I mean “defense” in the most basic, literal sense. Not a matter of any abstruse political argument, but a matter of protecting one’s own towns and farms from the fires and looting of an invader. For the most part, it was Northern armies that invaded Southern states–that treated the South as enemy territory.

No, it was treated as occupied territory. The Federals believed they were bringing the land and the citizens back into the bosom of the United States and freeing them from the vile usurpers.

Oh, and the Confederates looted and burned when they got the chance. Chambersburg, PA was a notable example. Unfortunately for them, they so seldom left the bounds of the Confederacy that they rarely got the chance. Then again, their first two occupations of Chambersburg were peaceful enough.

Yeah, whatever. The point is, towns and farms were looted and burned. Civilians were sometimes killed outright, and otherwise knew great privation. Most Americans have no cultural memory of such an experience, of invaders moving through one’s own familiar landscapes.
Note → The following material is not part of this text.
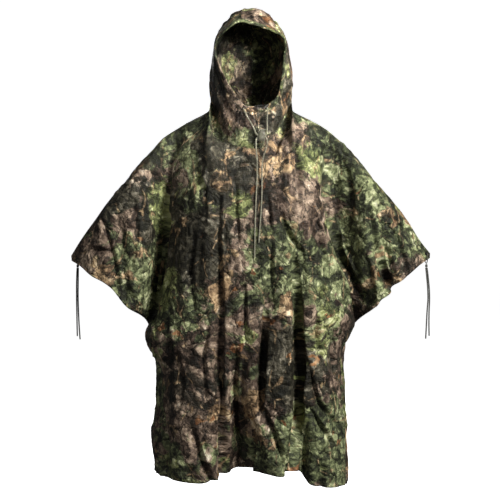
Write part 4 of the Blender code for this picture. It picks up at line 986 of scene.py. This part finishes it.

I find it completely understandable that Southerners who do would feel a visceral attachment to the memory of the men who resisted that, utterly apart from any political argument or interpretation.

And I’m a bit of a Yankee firebrand.

All that happened after they revolted.

If you can’t see that soldiers who fight as ordered and die for what they believe to be right - be they our Sainted American Revolutionaries, Confederates, Wehrmacht or Sitting Bull’s warriors - are all the same in the grave, then I pity you.

I have absolutely NO respect for the worship, whitewashing and revisionism of the neoconfederate movement; I’ve gotten into fistfights insisting that the Civil War was first, last and always about slavery.

If you see the Confederate troops who were stacked like cordwood at Gettysburg and Antietam as despicable traitors, fine. Have another beer and go think about something important instead.